### REQUEST
Say how many lines hold the string "None"; please write nothing but the number.

§ §

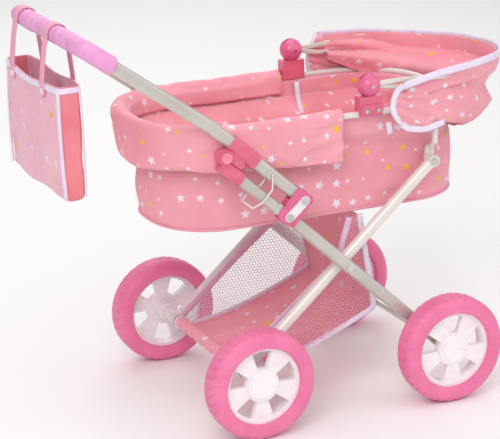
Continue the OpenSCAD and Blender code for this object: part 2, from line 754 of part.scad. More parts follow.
front_leg(LEFT);  // front_leg_left
front_leg(RIGHT);  // front_leg_right
axle(front_hub);  // front_axle
fold_bracket(LEFT);  // fold_bracket_left
fold_bracket(RIGHT);  // fold_bracket_right
link_plates();
frame_rivets();
crossing_spacers();
rear_leg(LEFT);  // rear_leg_left
rear_leg(RIGHT);  // rear_leg_right
axle(rear_hub);  // rear_axle
rear_collars();
rim_rivets();
basket();
handle_tube();
grip();
lock_housing(LEFT);  // lock_housing_left
lock_housing(RIGHT);  // lock_housing_right
handle_screws();
lock_bar(LEFT);  // lock_bar_left
lock_bar(RIGHT);  // lock_bar_right
release_button(LEFT);  // release_button_left
release_button(RIGHT);  // release_button_right
latch_wire(LEFT);  // latch_wire_left
latch_wire(RIGHT);  // latch_wire_right
rim_tube();
rim_support(LEFT);  // rim_support_left
rim_support(RIGHT);  // rim_support_right
bassinet_floor();
bassinet_wall(-rim_back, wall_seam);  // bassinet_wall_rear
bassinet_wall(wall_seam, rim_front + 50);  // bassinet_wall_front
base_board();
cuff();
hood_clamp(LEFT);  // hood_clamp_left
hood_clamp(RIGHT);  // hood_clamp_right
clamp_clips();
clamp_screws();
hinge_ball(LEFT);  // hinge_ball_left
hinge_ball(RIGHT);  // hinge_ball_right
hinge_bolts();
hood_panel(2);  // hood_back_panel
hood_hoop(0, hoop_front_y);  // hood_front_hoop
hood_panel(0);  // hood_front_panel
hood_hoop(1, hoop_middle_y);  // hood_middle_hoop
hood_panel(1);  // hood_middle_panel
tyre(front_hub, LEFT);  // tyre_front_left
tyre(front_hub, RIGHT);  // tyre_front_right
tyre(rear_hub, LEFT);  // tyre_rear_left
tyre(rear_hub, RIGHT);  // tyre_rear_right
rim(front_hub, LEFT);  // rim_front_left
rim(front_hub, RIGHT);  // rim_front_right
rim(rear_hub, LEFT);  // rim_rear_left
rim(rear_hub, RIGHT);  // rim_rear_right
hub_cap(front_hub, LEFT);  // hub_cap_front_left
hub_cap(front_hub, RIGHT);  // hub_cap_front_right
hub_cap(rear_hub, LEFT);  // hub_cap_rear_left
hub_cap(rear_hub, RIGHT);  // hub_cap_rear_right
tote_bag();
bag_straps();
bag_pocket();
strap_snaps();
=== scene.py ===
import json
import math

import bmesh
import bpy
import numpy as np
from mathutils import Matrix, Vector

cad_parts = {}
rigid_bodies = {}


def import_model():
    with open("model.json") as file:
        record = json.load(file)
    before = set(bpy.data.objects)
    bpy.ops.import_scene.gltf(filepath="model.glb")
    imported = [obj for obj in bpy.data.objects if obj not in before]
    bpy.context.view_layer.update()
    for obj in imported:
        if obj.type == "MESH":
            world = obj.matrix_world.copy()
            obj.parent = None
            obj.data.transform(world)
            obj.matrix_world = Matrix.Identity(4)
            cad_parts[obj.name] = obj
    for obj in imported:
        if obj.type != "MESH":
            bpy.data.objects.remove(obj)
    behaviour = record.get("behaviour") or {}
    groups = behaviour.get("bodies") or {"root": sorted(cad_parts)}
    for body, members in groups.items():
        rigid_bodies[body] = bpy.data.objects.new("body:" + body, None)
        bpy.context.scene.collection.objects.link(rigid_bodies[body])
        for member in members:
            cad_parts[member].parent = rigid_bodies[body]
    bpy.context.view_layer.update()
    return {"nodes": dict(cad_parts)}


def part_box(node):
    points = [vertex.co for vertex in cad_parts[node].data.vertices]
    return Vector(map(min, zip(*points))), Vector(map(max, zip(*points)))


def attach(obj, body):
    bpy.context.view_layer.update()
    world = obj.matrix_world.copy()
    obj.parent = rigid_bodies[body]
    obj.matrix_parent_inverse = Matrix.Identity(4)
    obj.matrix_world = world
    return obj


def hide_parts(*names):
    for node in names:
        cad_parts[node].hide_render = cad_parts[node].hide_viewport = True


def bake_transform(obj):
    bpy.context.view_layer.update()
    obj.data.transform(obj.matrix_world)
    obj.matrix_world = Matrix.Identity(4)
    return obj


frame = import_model()
scene = bpy.context.scene

# Shapes are written in millimetres from the ground under the wheelbase's middle.
REAR_HUB_X = -158.0
axle_low, axle_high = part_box("rear_axle")
SHIFT = 500 * (axle_low.x + axle_high.x) - REAR_HUB_X
NEAR, FAR = -1, 1


def metres(points):
    return (np.asarray(points, float) + (SHIFT, 0, 0)) / 1000


def at(x, y, z):
    return Vector(metres((x, y, z)))


# ---------- camera, light and floor ----------

def aim(thing, spot):
    way = Vector(spot) - thing.location
    thing.rotation_euler = way.to_track_quat("-Z", "Y").to_euler()


camera = bpy.data.objects.new("camera", bpy.data.cameras.new("camera"))
scene.collection.objects.link(camera)
scene.camera = camera
right = Vector((0.905302, -0.424443, -0.016644))
up = Vector((0.142813, 0.267236, 0.952990))
back = Vector((-0.400042, -0.865120, 0.302545))
turn = Matrix((right, up, back)).transposed().to_4x4()
camera.matrix_world = Matrix.Translation(at(-1389.79, -2827.89, 1256.30)) @ turn
camera.data.sensor_width = 36
camera.data.lens = 156.24
camera.data.shift_x = -0.0043
camera.data.shift_y = 0.0025
camera.data.clip_end = 50


def area_light(name, place, size, power, tint=(1, 1, 1)):
    light = bpy.data.objects.new(name, bpy.data.lights.new(name, "AREA"))
    light.data.size = size
    light.data.energy = power
    light.data.color = tint
    light.location = place
    scene.collection.objects.link(light)
    aim(light, (0, 0, 0.3))
    return light


area_light("key", (-1.6, -2.2, 2.4), 2.0, 50)
area_light("fill", (2.4, -1.6, 1.5), 2.6, 18)
area_light("rim", (0.6, 2.6, 2.2), 2.4, 25)
area_light("top", (0, 0, 3.0), 2.5, 22)

world = bpy.data.worlds.new("studio")
world.use_nodes = True
world.node_tree.nodes["Background"].inputs[0].default_value = (1, 0.99, 0.985, 1)
world.node_tree.nodes["Background"].inputs[1].default_value = 0.5
scene.world = world
scene.view_settings.view_transform = "Standard"

# ---------- materials ----------

def srgb(r, g, b):
    def channel(c):
        c /= 255
        return c / 12.92 if c <= 0.04045 else ((c + 0.055) / 1.055) ** 2.4
    return (channel(r), channel(g), channel(b), 1)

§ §

### FULL SOLUTION
2